Navigate to the following curriculum areas using the topic buttons below:






Rationale – What is the evidence base for selected strategies and curriculum choices?

Reading for Meaning:

The Simple View of Reading (SVR), a model of reading that states reading is the result of word recognition (decoding) and language comprehension. Gough and Tunmer (2021)

The vast majority of pupils joining Woodlane, leave primary school unable to read age-appropriate books with fluency and are working well below their chronological age in reading. In the English department, we recognise that due to the range of learning needs that make up our cohort, a ‘one size fits all’ approach to reading will not work. Pupils reading is assessed on entry, including a phonic screener and standardised tests, that takes place twice a year across all year groups.
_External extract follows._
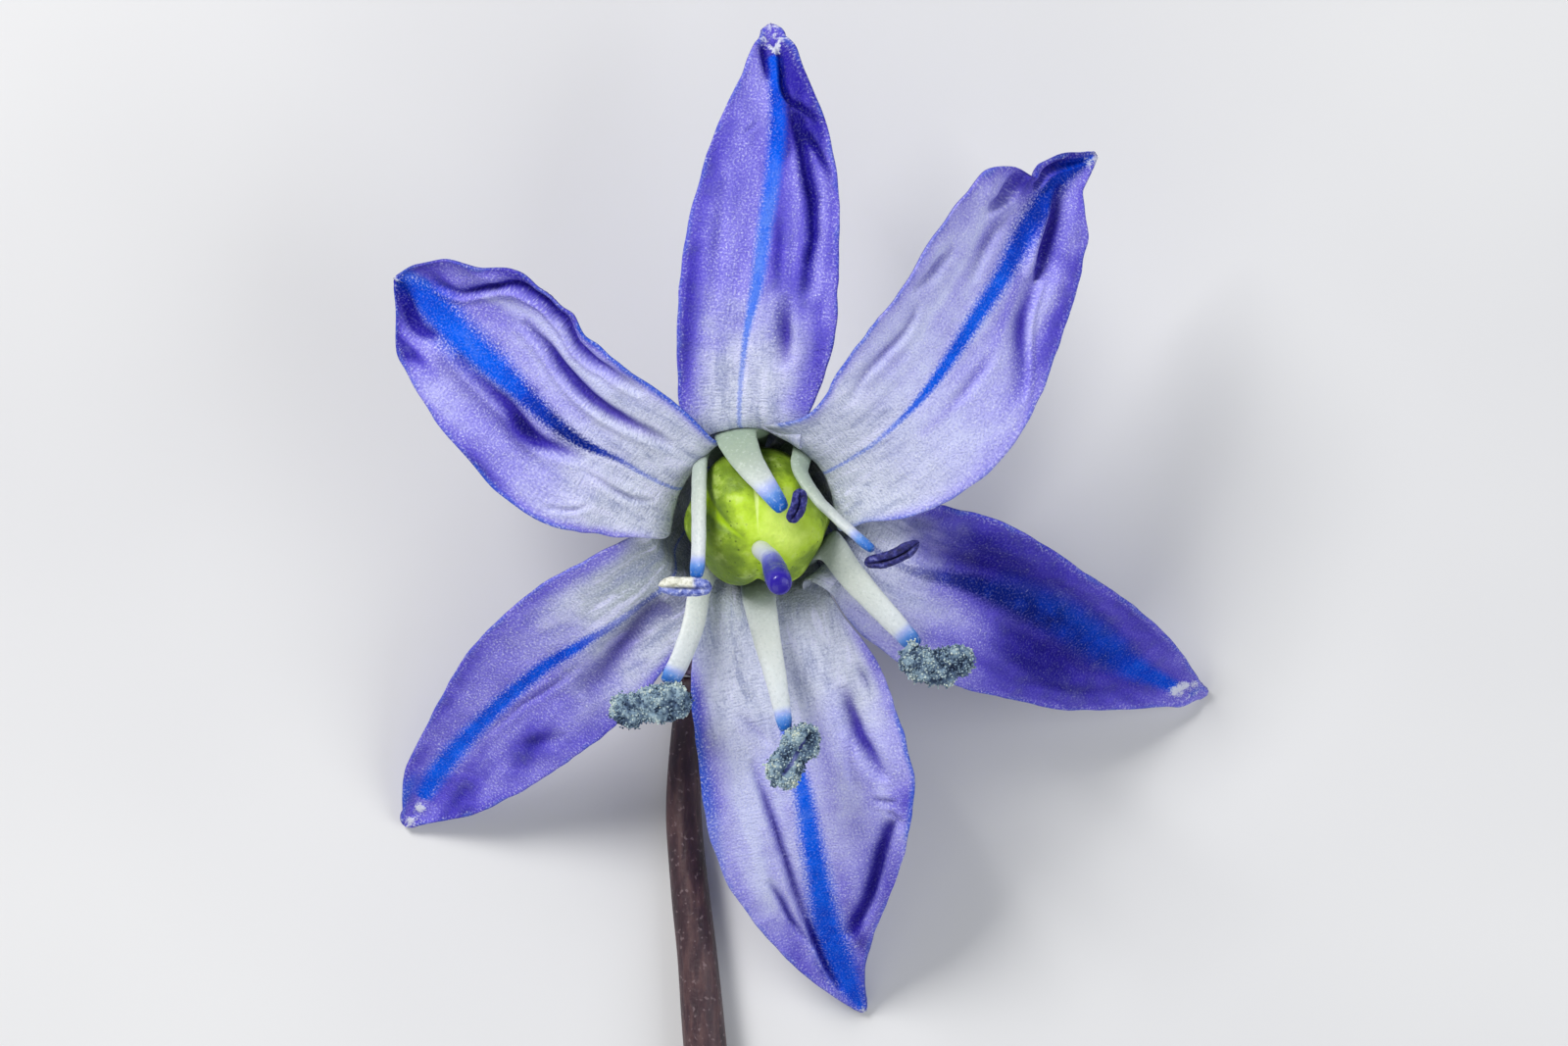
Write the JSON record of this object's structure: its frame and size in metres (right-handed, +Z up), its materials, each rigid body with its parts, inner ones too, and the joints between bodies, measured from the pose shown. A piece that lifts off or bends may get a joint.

Our standardised reading and spelling tests focus on decoding and comprehension and are used alongside teacher assessments to identify strengths and reading weaknesses.

Pagie et al. (2012) state that fluency with narrative texts in primary school does not guarantee that pupils will be fluent readers of secondary school texts. The reading needs of older readers (including those in upper primary) differ from those of younger pupils, because older pupils need to read and comprehend more information texts and less narrative fiction.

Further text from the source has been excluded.